→ Directions
Repeat the listing below word for word, stopping after the line that contains "foundation_high = 1440; // [900:1:1500]".

→ Supplied material
>> start

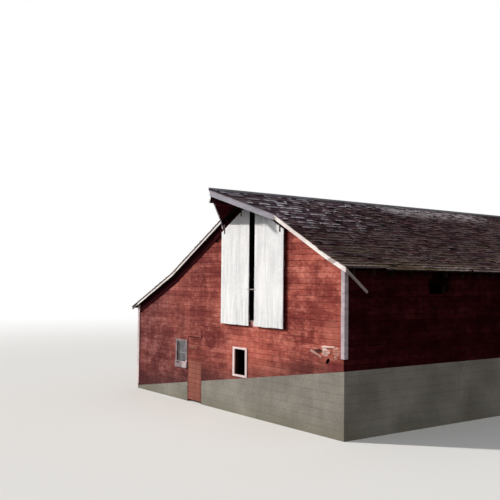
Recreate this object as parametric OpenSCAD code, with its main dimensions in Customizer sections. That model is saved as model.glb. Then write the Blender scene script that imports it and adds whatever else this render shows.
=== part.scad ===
// Hay barn on a bank: one stable storey, a loft, and a roof of four pitches with a triangular hay hood.
// The front gable faces -Y and the ridge runs along Y. The ground is z = 0, and the origin lies on it,
// under the middle of the whole outline.

/* [Plan] */
// Width across the gable walls
barn_w = 9016; // [7600:1:11000]
// Length of the barn between the faces of its two gable walls
barn_l = 12192; // [9000:1:18000]
// Thickness of the framed walls
wall_t = 120; // [90:1:180]
// Thickness of the foundation walls
foundation_t = 200; // [150:1:300]
// Height of the foundation at the low side of the bank
foundation_low = 80; // [40:1:150]
// Height of the foundation at the high side of the bank
foundation_high = 1440; // [900:1:1500]

/* [Roof] */
// Height of the ridge, over the shingles
ridge_z = 5480; // [5300:1:6200]
// Distance from the right wall's face to the ridge
ridge_inset = 3371; // [3200:1:4000]
// Pitch of the upper right slope in degrees
right_upper_pitch = 28; // [25:0.1:30]
// Pitch of the flare at the right eave in degrees
right_lower_pitch = 25; // [20:0.1:27]
// Pitch of the upper left slope in degrees
left_upper_pitch = 29.4; // [28:0.1:32]
// Pitch of the long lower left slope in degrees
left_lower_pitch = 23.6; // [20:0.1:25]
// Distance from the ridge to the bend in the right slope
right_bend = 2985; // [2500:1:3200]
// Distance from the ridge to the bend in the left slope
left_bend = 3500; // [2500:1:4000]
// How far the roof boards run past the right wall
right_eave = 235; // [180:1:300]
// How far the roof boards run past the left wall
left_eave = 223; // [70:1:300]
// How far the rake boards stand out from the gable walls
rake_overhang = 120; // [115:1:300]
// How far the shingles run past the roof boards and the rake boards
shingle_lip = 22; // [10:1:40]
// Plumb thickness of the shingle layer
shingle_depth = 34; // [20:1:50]
// Plumb thickness of the roof boards
board_depth = 26; // [20:1:40]
// Thickness of the two ridge cap boards
cap_t = 18; // [12:1:30]
// Width of a ridge cap board
cap_w = 130; // [90:1:180]
// Clearance between the roof's sloping layers, and over and under the walls
seat_gap = 0.2; // [0.1:0.1:0.6]

/* [Roof frame] */
// Width of a rafter
rafter_t = 38; // [35:1:60]
// Plumb depth of a rafter
rafter_depth = 160; // [130:1:200]
// Largest spacing of the rafters
rafter_spacing = 610; // [400:1:900]
// Depth of the notch that seats a rafter on its wall
notch_depth = 50; // [20:1:54]
// Thickness of the ridge board
ridge_t = 40; // [35:1:60]
// Depth of the ridge board
ridge_depth = 205; // [170:1:240]

/* [Hood] */
// Half of the hood's width where it leaves the rakes
hood_half = 1050; // [800:1:1200]
// How far the hood's boards run past the roof boards of the gable
hood_reach = 1054; // [700:1:1400]
// Plumb depth of the hood's left fascia board
left_fascia_depth = 100; // [80:1:170]
// Plumb depth of the hood's right fascia board
right_fascia_depth = 150; // [110:1:170]
// Width of the hay track under the ridge board
track_w = 50; // [40:1:90]
// Depth of the hay track
track_depth = 80; // [60:1:140]

/* [Trim] */
// Thickness of the rake boards and the hood's fascia boards
rake_t = 22; // [18:1:30]
// Plumb depth of the right rake boards
right_rake_depth = 110; // [90:1:150]
// Plumb depth of the left rake boards
left_rake_depth = 68; // [50:1:150]
// Thickness of the corner boards and of the board over the doorway
trim_t = 28; // [22:1:35]
// Width of a corner board on each face
corner_w = 80; // [70:1:150]
// Height at which the right corner boards end, above the foundation
corner_foot_right = 255; // [100:1:400]
// Height at which the left corner boards end, above the foundation
corner_foot_left = 60; // [20:1:200]

/* [Windows] */
// Width of a window opening
window_w = 447; // [350:1:455]
// Height of a window opening
window_h = 627; // [500:1:700]
// Height of the windows' sills
window_z = 974; // [960:1:1050]
// Thickness of the window casings
casing_t = 20; // [15:1:30]
// Width of the casing beside a window
casing_side = 78; // [60:1:82]
// Width of the casing over and under a window
casing_end = 50; // [45:1:76]
// Distance from the ridge to the middle of the front right window
right_window_x = -330; // [-420:1:-300]
// Distance from the ridge to the middle of the front left window
left_window_x = -3110; // [-3300:1:-3107]
// Width of the sash's stiles and rails
sash_w = 40; // [30:1:60]
// Thickness of a sash
sash_t = 32; // [25:1:40]
// Thickness of a pane
glass_t = 3; // [3:1:6]
// Distance from the wall's face to the sash
sash_setback = 18; // [5:1:40]
// How far a window's heavy sill stands out before the casing
sill_reach = 22; // [10:1:30]
// How far a heavy sill reaches below the casing
sill_drop = 46; // [20:1:70]
// How far a heavy sill rises over the foot of the window
sill_rise = 80; // [30:1:100]
// Number of windows along the left wall
side_windows = 3; // [1:1:5]

/* [Hay doors] */
// Half of the hay opening's width
hay_half = 1000; // [850:1:1040]
// Thickness of the hay opening's sill plank
hay_sill_t = 38; // [25:1:50]
// Distance from the ridge to the outer edge of the left leaf
left_leaf_edge = -1085; // [-1100:1:-1060]
// Width of the left leaf
left_leaf_w = 1186; // [1100:1:1200]
// Gap between the two leaves
leaf_gap = 230; // [120:1:300]
// Width of the right leaf
right_leaf_w = 1098; // [1050:1:1150]
// Thickness of a leaf with its battens
leaf_t = 40; // [36:1:46]
// Height of the battens on the back of a leaf
batten_h = 140; // [100:1:180]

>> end

→ Written solution
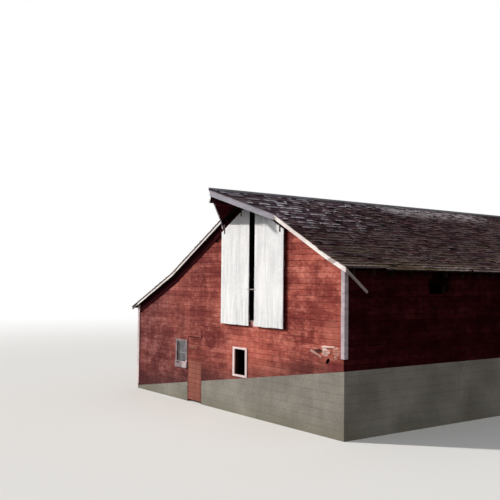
Recreate this object as parametric OpenSCAD code, with its main dimensions in Customizer sections. That model is saved as model.glb. Then write the Blender scene script that imports it and adds whatever else this render shows.
=== part.scad ===
// Hay barn on a bank: one stable storey, a loft, and a roof of four pitches with a triangular hay hood.
// The front gable faces -Y and the ridge runs along Y. The ground is z = 0, and the origin lies on it,
// under the middle of the whole outline.

/* [Plan] */
// Width across the gable walls
barn_w = 9016; // [7600:1:11000]
// Length of the barn between the faces of its two gable walls
barn_l = 12192; // [9000:1:18000]
// Thickness of the framed walls
wall_t = 120; // [90:1:180]
// Thickness of the foundation walls
foundation_t = 200; // [150:1:300]
// Height of the foundation at the low side of the bank
foundation_low = 80; // [40:1:150]
// Height of the foundation at the high side of the bank
foundation_high = 1440; // [900:1:1500]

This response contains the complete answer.